De plus, 42% des personnes interrogées disent être « très inquiètes » par rapport à l’aspect éthique de l’utilisation de l’IA générative dans l’industrie, contre la même proportion qui se disent « un peu inquiètes ». À peine 12% des répondants disent ne pas craindre ces potentielles dérives.
Entre autres dérapages, on a peur que l’utilisation de l’IA entraîne d’autres compressions, alors que pour d’autres personnes, on évoque plutôt une déferlante de problèmes liés aux violations de copyright et de la propriété intellectuelle, en plus de la possibilité que les créateurs d’outils numériques « entraînent » leurs logiciels à l’aide de données obtenues sans le consentement de la source originale de celles-ci.
« Pendant que nous nous précipitons pour développer de nouvelles technologies, nous ignorons plusieurs drapeaux rouges et problèmes potentiels de ce nouveau monde possiblement dangereux », a lancé l’un des répondants au sondage.
« Plusieurs des développeurs impliqués dans l’utilisation de l’IA semblent aveuglés par les promesses de l’intelligence artificielle chez des gens comme Asimov, Greenburg et même Roddenberry, tout en ignorant sciemment les mises en garde et les problèmes partagés par ces mêmes créateurs dans leurs oeuvres. »
Une industrie toujours masculine… et toujours sur PC
Si l’industrie des jeux vidéo se transforme, certaines choses ne changent pas: 87% des répondants au sondage possédant le plus d’expérience, soit au-delà de 21 ans d’ancienneté, sont des hommes, avec une quasi-totalité de Blancs dans ce groupe.

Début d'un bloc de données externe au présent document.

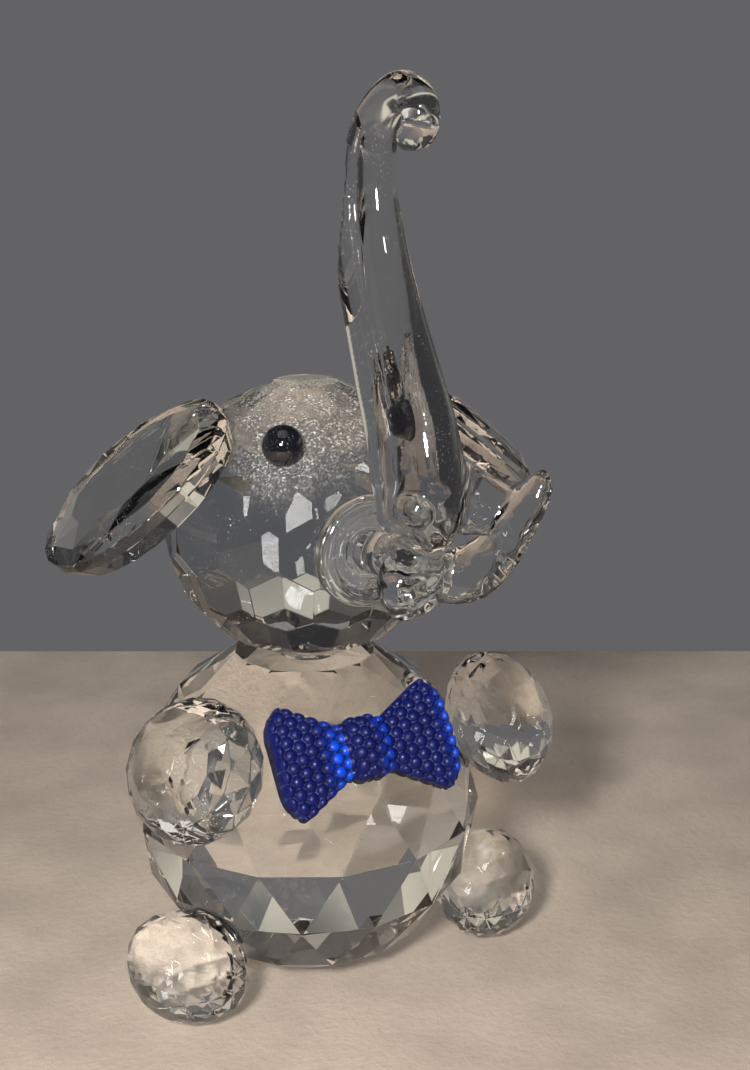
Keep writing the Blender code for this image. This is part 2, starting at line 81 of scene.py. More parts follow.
class Slot(Enum):
    """Material slots of the record."""

    CRYSTAL = "cut_crystal"
    DRAWN = "lampworked_glass"
    BLACK = "black_glass"
    BLUE = "blue_resin"
    GLUE = "clear_adhesive"


class Bond(Enum):
    """The glued joints, by the node of their pad."""

    HEAD = "head_bond"
    TRUNK = "trunk_bond"
    RIGHT_EAR = "right_ear_bond"
    LEFT_EAR = "left_ear_bond"
    RIGHT_EYE = "right_eye_bond"
    LEFT_EYE = "left_eye_bond"
    RIGHT_ARM = "right_arm_bond"
    LEFT_ARM = "left_arm_bond"
    RIGHT_FOOT = "right_foot_bond"
    LEFT_FOOT = "left_foot_bond"
    BOW = "bow_bond"

    @property
    def on_body(self) -> bool:
        """Whether the joint is on the body ball."""
        return "arm" in self.value or "foot" in self.value or self in (Bond.BOW, Bond.HEAD)


# ---- shader building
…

Autre tendance lourde: l’ordinateur personnel demeure la plateforme la plus convoitée pour le développement de jeux, avec 66% des réponses fournies; la PlayStation 5 et la Xbox Series obtiennent chacune environ le tiers des réponses, contre environ le quart pour les plateformes mobiles Android et iOS. La Switch de Nintendo a de son côté droit à environ 20 % des choix dans le cadre de cette question où il était possible de sélectionner plusieurs réponses.